The 17th Parliament sat for four sessions (there were two sessions in 1909), and was prorogued on 20 November 1911.
|first||10 June 1909||16 June 1909|
|second||7 October 1909||28 December 1909|
|third||28 June 1910||3 December 1910|
|fourth||27 July 1911||28 October 1911|
The Liberal Government of New Zealand had taken office on 24 January 1891. Joseph Ward formed the Ward Ministry on 6 August 1906. The Ward Ministry remained in power until Ward's resignation as Prime Minister in 1912.
Initial composition of the 17th Parliament
The following are the results of the 1908 general election:
- † in Majority column depicts electorates in which a second ballot was held.
- Harry Ell was previously associated with the Liberal Party.

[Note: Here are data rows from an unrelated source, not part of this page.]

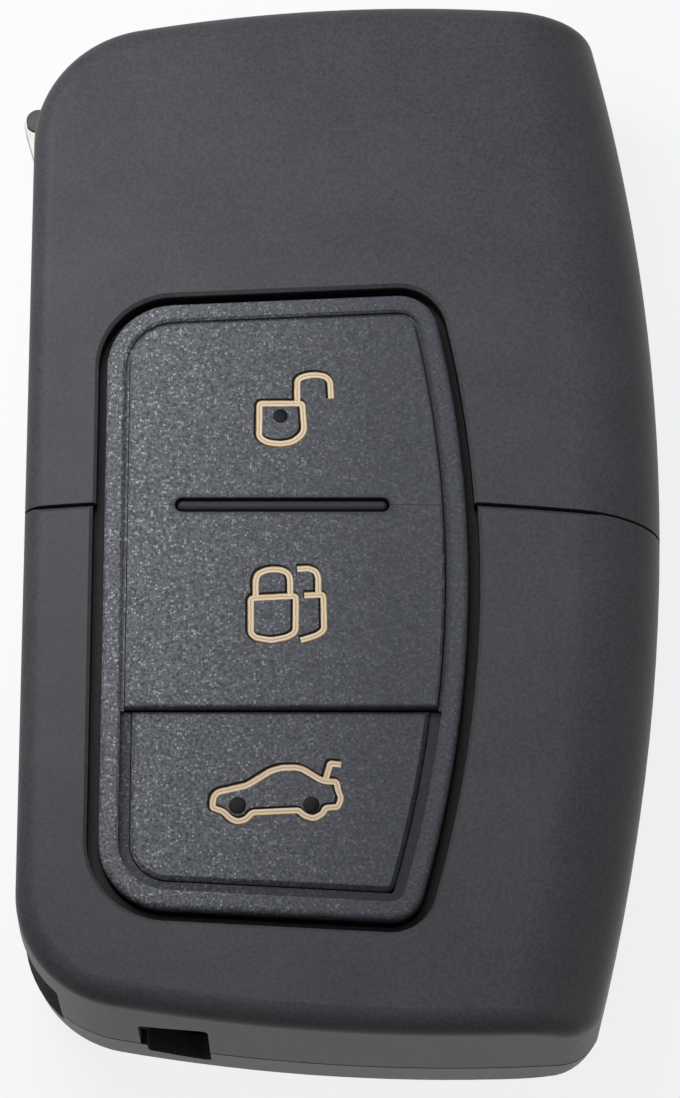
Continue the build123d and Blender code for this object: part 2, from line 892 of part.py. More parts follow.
def lock_panel(low_y, high_y):
    top_z = face_z + key_crown
    plate = pad_slab(-(rim_width + rim_groove), key_low_z, top_z)
    plate = plate & block(-far, far, low_y, high_y, 0, far)
    edges = plate.faces().sort_by(Axis.Z)[-1].edges()
    hinge_side = min(edges, key=lambda e: abs(e.center().Y - bar_y))
    plate = fillet([e for e in edges if e != hinge_side], rubber_round)
    return plate - bar_cut()


def press_gap(switch_y):
    return abs(switch_y - bar_y) * tan(radians(key_tilt)) + press_margin


def nub(switch_y, gap, top_z):
    return rod(key_switch_x, switch_y, nub_radius, switch_high_z + gap, top_z)


def unlock_key():
    plate = lock_panel(bar_y + seam_gap / 2, far)
    return plate + nub(unlock_switch_y, press_gap(unlock_switch_y), key_low_z + 0.3)


def lock_key():
    plate = lock_panel(step_y + step_gap / 2, bar_y - seam_gap / 2)
    return plate + nub(lock_switch_y, press_gap(lock_switch_y), key_low_z + 0.3)


def boot_key():
    low_z = boot_high_z - boot_plate
    inner_face = pad_face(-(rim_width + boot_groove + boot_corner))
    plate = slab(offset(inner_face, boot_corner), low_z, boot_high_z)
    plate = plate & block(-far, far, -far, step_y - step_gap / 2, 0, far)
    plate = chamfer(plate.faces().sort_by(Axis.Z)[-1].edges(), boot_bevel)
    return plate + nub(boot_switch_y, boot_travel + press_margin, low_z + 0.3)


# All sub-parts, one file each

parts = {
    "rear_shell": rear_shell(),
    "upper_front_shell": upper_front_shell(),
    "blade_deck": blade_deck(),
    "deck_screws": deck_screws(),
    "transponder_chip": transponder_chip(),
    "flip_hub": flip_hub(),
    "key_blade": key_blade(),
    "blade_roll_pin": blade_roll_pin(),
    "flip_spring": flip_spring(),
    "release_button": release_button(),
    "lower_front_shell": lower_front_shell(),
    "battery_door": battery_door(),
    "circuit_board": circuit_board(),
    "coin_cell": coin_cell(),
    "battery_contact_negative": battery_contact_negative(),
    "battery_contact_positive": battery_contact_positive(),
    "unlock_switch": switch(unlock_switch_y),
    "lock_switch": switch(lock_switch_y),
    "boot_switch": switch(boot_switch_y),
    "controller_chip": controller_chip(),
    "antenna_coil": antenna_coil(),
    "button_pad": button_pad(),
    "unlock_key": unlock_key(),
    "lock_key": lock_key(),
    "boot_key": boot_key(),
}

os.makedirs("parts", exist_ok=True)
for node, shape in parts.items():
    export_step(shape, f"parts/{node}.step")
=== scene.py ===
import math

import bmesh
import bpy
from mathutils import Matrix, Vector


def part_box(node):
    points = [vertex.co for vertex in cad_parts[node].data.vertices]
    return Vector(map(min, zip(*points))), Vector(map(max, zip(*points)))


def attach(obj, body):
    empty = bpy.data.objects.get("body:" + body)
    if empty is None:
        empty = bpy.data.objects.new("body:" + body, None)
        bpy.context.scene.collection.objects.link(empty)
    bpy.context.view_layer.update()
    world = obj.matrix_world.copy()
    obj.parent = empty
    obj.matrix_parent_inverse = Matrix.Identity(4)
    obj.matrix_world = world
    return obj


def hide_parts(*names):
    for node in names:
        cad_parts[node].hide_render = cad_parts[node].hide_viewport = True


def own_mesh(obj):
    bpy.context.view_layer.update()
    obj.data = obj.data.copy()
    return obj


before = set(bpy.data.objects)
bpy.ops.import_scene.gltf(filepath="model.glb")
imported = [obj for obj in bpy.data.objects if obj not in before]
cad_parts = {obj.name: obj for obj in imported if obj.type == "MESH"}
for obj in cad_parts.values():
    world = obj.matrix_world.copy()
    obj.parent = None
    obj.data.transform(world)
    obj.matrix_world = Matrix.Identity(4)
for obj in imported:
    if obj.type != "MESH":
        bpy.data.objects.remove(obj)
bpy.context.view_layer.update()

mm = 0.001


# Back moulding and the two front covers. Black ABS, injection moulded in tools with a
# spark-eroded skin: dull charcoal faces with a fine even grain and faint clouding. The
# walls of the pad's opening, the floor of the gap round the pad and the parting line get painted shade,
# near black.

# Real spark-eroded grain is near 0.05 mm. It is drawn at 0.22 mm so that it shows.
case_grain = 0.22 * mm
case_grain_depth = 0.03 * mm
cloud_size = 5 * mm
# Painted shade: the near black that stands for the shade in the pad's opening and in the joint.
painted_shade_black = "#0f0f10"
opening_shade_top = 0.3 * mm
opening_shade_depth = 0.7 * mm
opening_margin = 1.3 * mm
parting_gap = 0.2 * mm
joint_shade_half_width = 0.16 * mm
joint_shade_fade = 0.28 * mm


def linear(hex_value):
    channels = [int(hex_value[i:i + 2], 16) / 255 for i in (1, 3, 5)]
    return tuple(c / 12.92 if c <= 0.04045 else ((c + 0.055) / 1.055) ** 2.4 for c in channels) + (1.0,)


def add(material, kind, sockets=None, **properties):
    """Adds one node to a material or the world; its sockets get a value or a link."""
    node = material.node_tree.nodes.new(kind)
    for name, value in properties.items():
        setattr(node, name, value)
    for name, value in (sockets or {}).items():
        if isinstance(value, bpy.types.NodeSocket):
            material.node_tree.links.new(value, node.inputs[name])
        else:
            node.inputs[name].default_value = value
    return node


def blank(name):
    material = bpy.data.materials.new(name)
    material.use_nodes = True
    material.node_tree.nodes.clear()
    return material


def finish_shader(material, sockets):
    shader = add(material, "ShaderNodeBsdfPrincipled", sockets)
    add(material, "ShaderNodeOutputMaterial", {"Surface": shader.outputs[0]})


def ramp(material, value, stops):
    """Colours along a 0 to 1 value, as (position, colour) stops."""
    node = add(material, "ShaderNodeValToRGB", {"Fac": value})
    elements = node.color_ramp.elements
    while len(elements) < len(stops):
        elements.new(0.5)
    for element, (position, colour) in zip(elements, stops):
        element.position = position
        element.color = colour if isinstance(colour, tuple) else (colour, colour, colour, 1.0)
    return node


def off_middle(material, value, middle):
    """How far a value lies from a middle value, on either side."""
    side = add(material, "ShaderNodeMath", {0: value, 1: middle}, operation="SUBTRACT")
    return add(material, "ShaderNodeMath", {0: side.outputs[0]}, operation="ABSOLUTE").outputs[0]


def painted_gap_shade(material, place):
    """How much painted shade a point gets: on the walls and floor round the pad's opening and along the
    joint.
    """
    low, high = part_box("button_pad")
    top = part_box("upper_front_shell")[1][2]
    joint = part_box("upper_front_shell")[0][2] - parting_gap / 2
    axes = add(material, "ShaderNodeSeparateXYZ", {"Vector": place})
    opening_shade = add(material, "ShaderNodeMapRange", {"Value": axes.outputs["Z"],
                                                  "From Min": top - opening_shade_top,
                                                  "From Max": top - opening_shade_depth}).outputs[0]
    for axis, name in ((0, "X"), (1, "Y")):
        off = off_middle(material, axes.outputs[name], (low[axis] + high[axis]) / 2)
        reach = (high[axis] - low[axis]) / 2 + opening_margin
        near = add(material, "ShaderNodeMath", {0: off, 1: reach}, operation="LESS_THAN")
        opening_shade = add(material, "ShaderNodeMath", {0: opening_shade, 1: near.outputs[0]},
                     operation="MULTIPLY").outputs[0]
    # Painted shade along the joint between the mouldings, fading out on either side.
    rise = off_middle(material, axes.outputs["Z"], joint)
    line = add(material, "ShaderNodeMapRange", {"Value": rise, "From Min": joint_shade_half_width,
                                                "From Max": joint_shade_fade,
                                                "To Min": 0.95, "To Max": 0.0})
    return add(material, "ShaderNodeMath", {0: opening_shade, 1: line.outputs[0]}, operation="MAXIMUM").outputs[0]


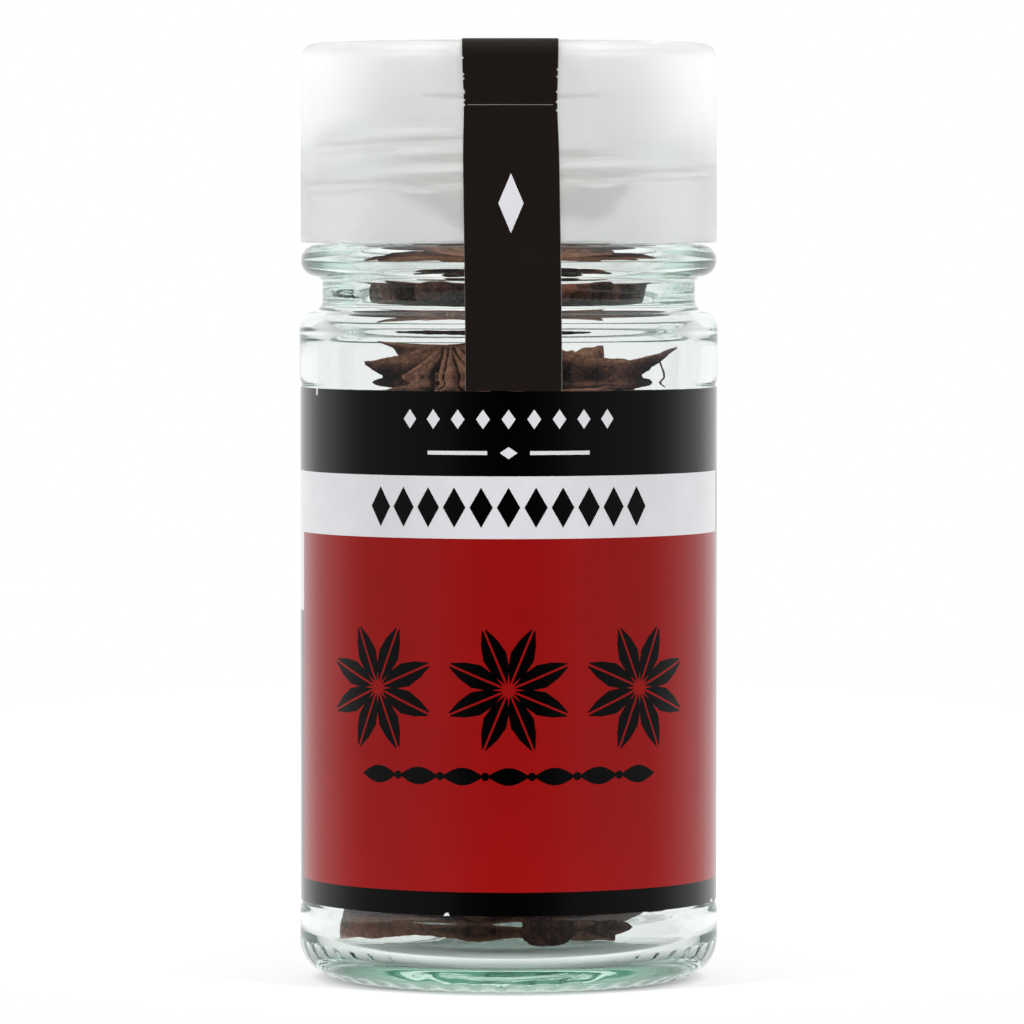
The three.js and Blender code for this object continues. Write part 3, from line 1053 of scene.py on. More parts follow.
def printed(name: str, outlines: Sequence[Outline], radius: float, node: str, slot: str,
            ink: bpy.types.Material, lift: float = 0.018, slice_width: float = 0.9) -> bpy.types.Object:
    """Wraps flat outlines round the jar's axis as thin raised print.

    Args:
        name: the piece's name.
        outlines: shapes as (distance round the jar, height) points.
        radius: radius of the surface that they lie on.
        node: the node of the model that they belong to.
        slot: the record's material slot.
        ink: their material.
        lift: how far they stand out of the surface.
        slice_width: widest stretch that stays flat.

    Returns:
        The new object.
    """
    flat = bmesh.new()
    for outline in outlines:
        flat.faces.new([flat.verts.new((x, 0.0, z)) for x, z in outline])
    flat.normal_update()
    for face in flat.faces:
        if face.normal.y > 0:
            face.normal_flip()
    raised = bmesh.ops.extrude_face_region(flat, geom=flat.faces[:], use_keep_orig=True)
    for vertex in (v for v in raised["geom"] if isinstance(v, bmesh.types.BMVert)):
        vertex.co.y = -2 * lift
    bmesh.ops.recalc_face_normals(flat, faces=flat.faces[:])
    reach = [v.co.x for v in flat.verts]
    for k in range(math.ceil(min(reach) / slice_width), math.floor(max(reach) / slice_width) + 1):
        geometry = flat.verts[:] + flat.edges[:] + flat.faces[:]
        bmesh.ops.bisect_plane(flat, geom=geometry, plane_co=(k * slice_width, 0, 0), plane_no=(1, 0, 0))
    for vertex in flat.verts:
        around = vertex.co.x / radius
        out = radius - lift - vertex.co.y
        vertex.co = Vector((out * math.sin(around), -out * math.cos(around), vertex.co.z))
    flat.verts.index_update()
    points = np.array([v.co[:] for v in flat.verts])
    faces = [tuple(v.index for v in face.verts) for face in flat.faces]
    flat.free()
    mesh = Mesh()
    mesh.add(points, faces)
    return mesh.piece(name, node, slot, [ink], 30.0)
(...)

- For some biographical details of James Kerr refer to his father's article
- The affiliation of many of the Māori candidates is unknown or uncertain; note that the Second Ballot Act 1908 did not apply to Māori constituencies.
By-elections during 17th Parliament
There were a number of changes during the term of the 17th Parliament.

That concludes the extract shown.